Ashton laid out some of her vision for the EAS to the European
Parliament on Wednesday, calling it a “once-in-a-generation”
opportunity to build an organisation that brings the EU’s political
strategy together in one place. But she also acknowledged some of the
difficulties she faces.
“Any time you create something new, there will be resistance,” she
said. “This is a huge chance for Europe. We should not lower our
ambitions but rather give ourselves the means to realise them. This is
a moment to see the big picture, be creative and take collective
responsibility.”
She was referring, almost inevitably, to the infighting that has
already engulfed the service, with EU member states, the European
Parliament and the European Commission, the body that drafts and
enforces EU rules, scrapping over who should have the most say in how
the EAS is structured and run.
One area of tension is whether the Commission can let go of some of
its core areas of competence, such as trade and overseas aid, and
leave policy setting and implementation up to the new foreign service.
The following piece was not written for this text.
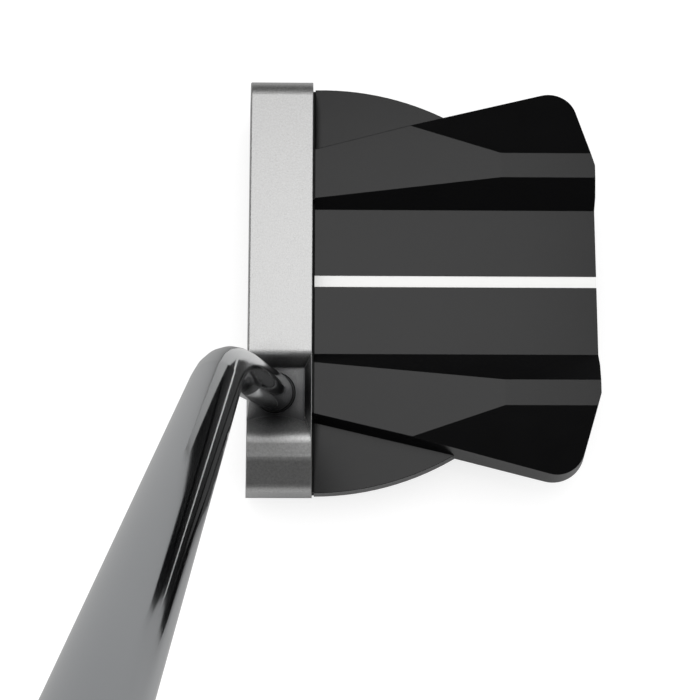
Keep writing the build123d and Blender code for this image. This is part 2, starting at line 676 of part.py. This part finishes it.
# ---- sole plate and its screws ----
with BuildPart() as sole_plate:
    with BuildSketch(level(0)):
        plate_inset = PLATE_INSET + PLATE_CLEARANCE
        draw_lower_body(plate_inset, CAVITY_FRONT - CAVITY_INSET + plate_inset)
        with Locations(*WEIGHT_PLACES):
            Circle(BOSS_RADIUS + PLATE_CLEARANCE, mode=Mode.SUBTRACT)
    extrude(amount=PLATE_THICKNESS)
    with Locations(Plane(origin=(FACE_X, 0, 0), x_dir=(1, 0, 0), z_dir=(0, 0, -1))):
        with Locations(*[(x, -y) for x, y in plate_screw_places()]):
            CounterSinkHole(
                radius=PLATE_SCREW_DIAMETER / 2 + SCREW_CLEARANCE,
                counter_sink_radius=PLATE_SCREW_HEAD / 2 + PLATE_CLEARANCE,
                depth=PLATE_THICKNESS,
                counter_sink_angle=90,
            )
save(sole_plate.part, "sole_plate")

with BuildPart() as sole_plate_screws:
    head_depth = (PLATE_SCREW_HEAD - PLATE_SCREW_DIAMETER) / 2
    for place in plate_screw_places():
        with BuildSketch(upright(*place)):
            with BuildLine():
                Polyline(
                    (0, 0),
                    (PLATE_SCREW_HEAD / 2, 0),
                    (PLATE_SCREW_DIAMETER / 2, head_depth),
                    (PLATE_SCREW_DIAMETER / 2, PLATE_SCREW_LENGTH),
                    (0, PLATE_SCREW_LENGTH),
                    close=True,
                )
            make_face()
        revolve(axis=Axis((FACE_X + place[0], place[1], 0), (0, 0, 1)))
    with BuildSketch(level(0)):
        with Locations(*plate_screw_places()):
            RegularPolygon(radius=PLATE_SCREW_SOCKET / 2, side_count=6, major_radius=False)
    extrude(amount=PLATE_SCREW_DIAMETER / 2, mode=Mode.SUBTRACT)
save(sole_plate_screws.part, "sole_plate_screws")

with BuildPart() as damping_pad:
    pad_x = (CAVITY_FRONT + RIDGE_FRONT) / 2
    pad_length = RIDGE_FRONT - CAVITY_FRONT - 2 * PAD_END_GAP
    with BuildSketch(level(DECK_Z - DECK_SKIN)):
        with Locations((pad_x, 0)):
            RectangleRounded(pad_length, PAD_WIDTH, MILL_RADIUS)
    extrude(amount=-PAD_THICKNESS)
save(damping_pad.part, "damping_pad")


# ---- sole weights and their rings ----
def build_weight(y):
    """Screw-in weight: head, threaded shank and tool recess, sunk just below the sole."""
    with BuildPart() as weight:
        with BuildSketch(level(WEIGHT_SUNK)):
            with Locations((WEIGHT_X, y)):
                Circle(WEIGHT_HEAD / 2)
        extrude(amount=WEIGHT_HEAD_DEPTH)
        with BuildSketch(level(WEIGHT_SUNK + WEIGHT_HEAD_DEPTH)):
            with Locations((WEIGHT_X, y)):
                Circle(WEIGHT_SHANK / 2)
        extrude(amount=WEIGHT_LENGTH - WEIGHT_HEAD_DEPTH)
        chamfer(weight.edges().group_by(Axis.Z)[0], length=EDGE_ROUND)
        chamfer(weight.edges().group_by(Axis.Z)[-1], length=EDGE_ROUND)
        with BuildSketch(level(WEIGHT_SUNK)):
            with Locations((WEIGHT_X, y)):
                RegularPolygon(radius=WEIGHT_SOCKET / 2, side_count=6, major_radius=False)
        extrude(amount=WEIGHT_SOCKET_DEPTH, mode=Mode.SUBTRACT)
    return weight.part


def build_ring(y):
    """Rubber ring round the weight's shank, in its groove above the head."""
    with BuildPart() as ring:
        with BuildSketch(upright(WEIGHT_X, y)):
            with Locations((RING_BORE, WEIGHT_SUNK + WEIGHT_HEAD_DEPTH + RING_SECTION / 2)):
                Circle(RING_SECTION / 2 - RING_CLEARANCE)
        revolve(axis=Axis((FACE_X + WEIGHT_X, y, 0), (0, 0, 1)))
    return ring.part


for end_name, weight_y in (("toe", WEIGHT_Y), ("heel", -WEIGHT_Y)):
    save(build_weight(weight_y), f"{end_name}_weight")
    save(build_ring(weight_y), f"{end_name}_weight_ring")

# ---- shaft ----
with BuildPart() as shaft:
    with BuildLine() as shaft_route:
        FilletPolyline(TIP_POINT, BEND_POINT, TAPER_START, radius=BEND_RADIUS)
    with BuildSketch(along_shaft(TIP_POINT, TIP_UP)):
        Circle(TIP_RADIUS)
        Circle(TIP_RADIUS - SHAFT_WALL, mode=Mode.SUBTRACT)
    sweep(path=shaft_route.wires()[0])
    with BuildSketch(Plane(origin=TAPER_START, x_dir=(1, 0, 0), z_dir=FLAT_SIDE * -1)):
        with BuildLine():
            Polyline(
                (TIP_RADIUS - SHAFT_WALL, 0),
                (TIP_RADIUS, 0),
                (BUTT_RADIUS, TAPER_LENGTH),
                (BUTT_RADIUS - SHAFT_WALL, TAPER_LENGTH),
                close=True,
            )
        make_face()
    revolve(axis=Axis(TAPER_START, SHAFT_UP))
save(shaft.part, "shaft")

with BuildPart() as shaft_bond:
    with BuildSketch(along_shaft(SOCKET_MOUTH, TIP_UP)):
        Circle(SOCKET_RADIUS)
    extrude(amount=-SOCKET_DEPTH)
    with BuildSketch(along_shaft(TIP_POINT, TIP_UP)):
        Circle(TIP_RADIUS)
    extrude(amount=SOCKET_DEPTH, mode=Mode.SUBTRACT)
save(shaft_bond.part, "shaft_bond")

with BuildPart() as shaft_tip_plug:
    with BuildSketch(along_shaft(TIP_POINT + TIP_UP * TIP_PLUG_RISE, TIP_UP)):
        Circle(TIP_RADIUS - SHAFT_WALL - PLUG_CLEARANCE)
    extrude(amount=TIP_PLUG_LENGTH)
save(shaft_tip_plug.part, "shaft_tip_plug")


# ---- grip ----
def grip_section(from_butt, size, shrink):
    """Grip section square to the shaft: flat front with rounded corners, round back."""
    half_width = size[0] / 2 - shrink
    flat = size[1] - shrink
    round_centre = half_width + shrink - size[2]
    middle = BUTT_POINT - SHAFT_UP * from_butt
    with BuildSketch(along_shaft(middle, SHAFT_UP)) as section:
        with Locations((0, round_centre)):
            Circle(half_width)
        with Locations((0, (round_centre + flat) / 2)):
            Rectangle(2 * half_width, flat - round_centre)
        front_corners = section.vertices().sort_by(Axis.Y)[-2:]
        fillet(front_corners, radius=GRIP_CORNER - shrink)
    return section.sketch


def grip_body(start, end, shrink):
    """Loft through the grip's three sections, from start to end below the butt."""
    with BuildPart() as body:
        loft(
            sections=[
                grip_section(end, GRIP_MOUTH, shrink),
                grip_section(GRIP_LENGTH / 2, GRIP_MIDDLE, shrink),
                grip_section(start, GRIP_BUTT, shrink),
            ]
        )
    return body.part


def taper_cone(start, end, extra):
    """Solid cone on the shaft's taper, thicker by extra, from start to end below the butt."""
    base = BUTT_POINT - SHAFT_UP * end
    with BuildPart() as cone:
        with BuildSketch(Plane(origin=base, x_dir=(1, 0, 0), z_dir=FLAT_SIDE * -1)):
            Polygon(
                (0, 0),
                (shaft_radius(end) + extra, 0),
                (shaft_radius(start) + extra, end - start),
                (0, end - start),
                align=None,
            )
        revolve(axis=Axis(base, SHAFT_UP))
    return cone.part


with BuildPart() as grip_tape:
    add(taper_cone(GRIP_END_WALL, GRIP_LENGTH - GRIP_END_WALL, TAPE_THICKNESS))
    add(taper_cone(0, GRIP_LENGTH, 0), mode=Mode.SUBTRACT)
save(grip_tape.part, "grip_tape")

with BuildPart() as grip_core:
    add(grip_body(GRIP_END_WALL, GRIP_LENGTH - GRIP_END_WALL, GRIP_SKIN))
    add(taper_cone(0, GRIP_LENGTH, TAPE_THICKNESS), mode=Mode.SUBTRACT)
save(grip_core.part, "grip_core")

with BuildPart() as grip_cover:
    add(grip_body(0, GRIP_LENGTH, 0))
    add(grip_body(GRIP_END_WALL, GRIP_LENGTH - GRIP_END_WALL, GRIP_SKIN), mode=Mode.SUBTRACT)
    add(taper_cone(-GRIP_CAP, GRIP_LENGTH + GRIP_CAP, 0), mode=Mode.SUBTRACT)
save(grip_cover.part, "grip_cover")

with BuildPart() as grip_end_cap:
    extrude(grip_section(0, GRIP_BUTT, 0), amount=GRIP_CAP)
    cap_rim = grip_end_cap.faces().sort_by(Axis(BUTT_POINT, SHAFT_UP))[-1].edges()
    fillet(cap_rim, radius=GRIP_CAP / 2)
    with BuildSketch(along_shaft(BUTT_POINT, SHAFT_UP)):
        Circle(BUTT_RADIUS - SHAFT_WALL - CAP_CLEARANCE)
    extrude(amount=-CAP_PLUG_LENGTH)
save(grip_end_cap.part, "grip_end_cap")
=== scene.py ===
import math

import bmesh
import bpy
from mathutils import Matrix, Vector
from mathutils.bvhtree import BVHTree


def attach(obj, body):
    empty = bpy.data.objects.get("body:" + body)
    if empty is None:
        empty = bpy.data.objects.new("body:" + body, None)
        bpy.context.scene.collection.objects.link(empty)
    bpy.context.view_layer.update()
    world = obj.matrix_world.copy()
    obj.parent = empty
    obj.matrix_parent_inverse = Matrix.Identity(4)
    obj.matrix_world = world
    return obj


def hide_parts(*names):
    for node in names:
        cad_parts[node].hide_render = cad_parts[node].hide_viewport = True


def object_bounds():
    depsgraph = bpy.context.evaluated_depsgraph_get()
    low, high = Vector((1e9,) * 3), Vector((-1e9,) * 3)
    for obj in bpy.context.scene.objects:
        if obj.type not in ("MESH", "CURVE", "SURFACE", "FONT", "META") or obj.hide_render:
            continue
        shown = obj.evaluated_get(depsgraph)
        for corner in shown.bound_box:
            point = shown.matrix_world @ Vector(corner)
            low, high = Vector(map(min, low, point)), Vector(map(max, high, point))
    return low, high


# Mallet putter at address, seen from above: a bead-blasted steel face body, a black anodised
# aluminium rear body with a white sight line, and a bent black-chromed shaft. Metres throughout.

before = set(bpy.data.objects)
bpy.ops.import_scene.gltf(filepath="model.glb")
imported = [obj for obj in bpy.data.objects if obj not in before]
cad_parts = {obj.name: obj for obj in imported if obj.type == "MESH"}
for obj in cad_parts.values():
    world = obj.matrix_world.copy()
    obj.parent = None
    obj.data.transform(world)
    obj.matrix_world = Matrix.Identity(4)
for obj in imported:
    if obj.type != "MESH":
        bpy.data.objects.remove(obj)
cad_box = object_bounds()

MM = 0.001
DEGREE = math.pi / 180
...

Another is how much input smaller countries in the EU, such as
Lithuania and Estonia, are going to have in the leadership of major EU
missions abroad. Do their national foreign policies suddenly get
subsumed into EU foreign policy? And what’s the official language of
the EAS going to be? French or English?
All those issues — and plenty more that are too nitty-gritty to
mention — need to be resolved by the end of April, the deadline Ashton
originally set for getting the ’structure and scope’ of the EAS
finalised, and one that already looks likely to be missed.
It may take many years before the EAS is up and running smoothly,
delivering a cohesive EU foreign policy to the world and being dealt
with in return as the representative body of 27 European countries.
And even then big EU states with long foreign policy histories such as
Britain, France, Germany, Italy and Spain are going to be running
their own diplomatic networks in parallel with the EAS, and will more
than likely be giving them far more importance.
Will the EAS succeed? As Ashton herself told the parliament on
Wednesday: “If we get it right, as we must, then we will be able to
shape a European foreign policy for the 21st century… one where we
mobilise all our levers of influence — political, economic,
development and crisis management tools — in a coordinated way.”
She didn’t say what would happen if she got it wrong.